By his dullness, his ordinariness and his vulnerability, George VI created and secured the modern monarchy. His stammer aroused sympathy: people desperately wanted him to succeed, and were pleased when he did – though at the same time they might have been unforgiving if he had not. It must be very doubtful whether he could have survived the cruel attentions of today’s media wolfpack. He and the Queen with the two princesses established the idea of the royal family, not in Victoria’s extended matriarchal sense, embracing all the crowned heads of Europe, but as a modest nuclear family unit essentially no different from mum and dad and the two kids in every suburban semi in the country. This, in the Forties and Fifties, was a very potent image. Only recently, with over-proliferation and over-exposure, has it threatened to get out of hand. George VI did adapt the monarchy remarkably successfully to the modern world, even though – as Sarah Bradford amply demonstrates – he was still narrowly class-bound and utterly philistine in his private life and personal tastes.
Princess Elizabeth was almost miraculously well-suited to carrying on the tradition, with an equally highly-developed sense of duty. But it might not have been so. The sense of responsibility is not necessarily hereditary. It was fortunate that in this generation the less dedicated sister was the younger. Princess Margaret’s more rackety tastes and marital troubles have been successfully marginalised: but had she been the elder, something very like the events of 1936 might well have been repeated.
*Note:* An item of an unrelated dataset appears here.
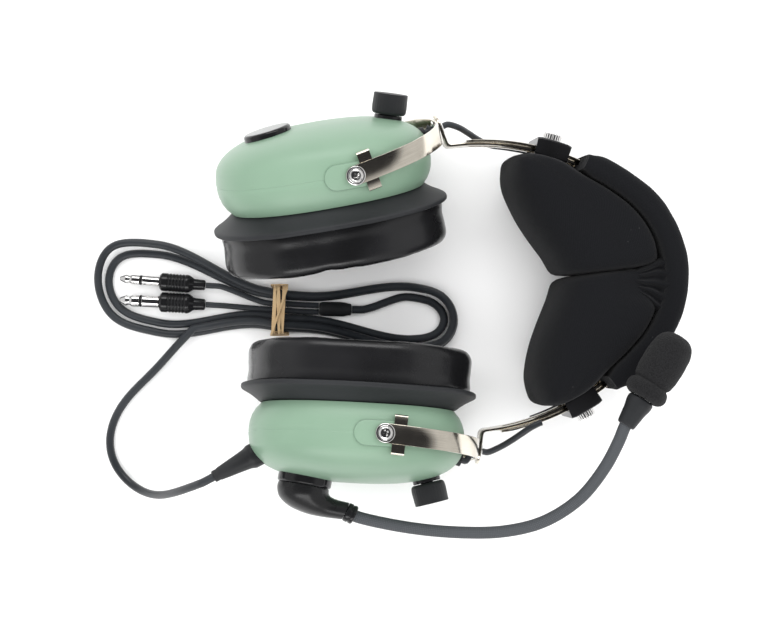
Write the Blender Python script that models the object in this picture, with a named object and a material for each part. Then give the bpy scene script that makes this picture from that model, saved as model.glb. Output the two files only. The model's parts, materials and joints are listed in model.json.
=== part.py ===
"""Aviation headset with a flexible boom microphone, lying on its side.

Two moulded ear domes hang in sprung steel yokes.  Each yoke swivels on a hollow
eyelet at the end of a slotted strap, and the strap slides along the headband
under a thumb screw.  A padded sleeve and two foam lobes line the headband.  The
left dome carries the boom microphone and the cord, which is wound into a hank.

Units are metres.  +X runs from the cups to the crown, +Y to the right ear and
+Z to the front of the head.  The headset lies on z = 0.
"""
import math

import bmesh
import bpy
import numpy as np
from mathutils import Matrix, Vector

MM = 0.001
GAP = 0.3 * MM                  # clearance between touching pieces

# ear dome: an oval shell, measured from the tilt pivot
DOME_LENGTH = 108 * MM
DOME_WIDTH = 84 * MM
DOME_BACK = 23 * MM             # pivot to the outer face
DOME_FRONT = 25 * MM            # curve of the side facing the head
DOME_RIM = 14.5 * MM            # pivot to the rim
DOME_WALL = 2.4 * MM
DOME_SHIFT = -9.3 * MM          # dome centre from the pivot, along the cup
DOME_CROWN = 2.6                # exponent of the side outline
DOME_OVAL = 2.3                 # exponent of the plan outline
BOSS_FACE = 43 * MM             # pivot boss, from the middle plane
BOSS_WIDTH = 12.5 * MM
BOSS_TAIL = 15 * MM
BOSS_NOSE = 10 * MM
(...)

Now, in Prince Charles, it seems that the direct line has come up with another winner – possessing the same dedication, plus the intelligence and curiosity to adapt the idea of monarchy in an ever more rapidly changing world without losing the sense of a semi-religious vocation. Charles is a much more interesting and deeper personality than his grandfather. But he will build on the principles laid down by George VI. If a king can be judged by the criteria we apply to political leaders, the legacy that George VI passed on to his successors could be said to be more secure and recognisable forty years on than either Churchill’s Tory Party or Attlee’s Labour Party.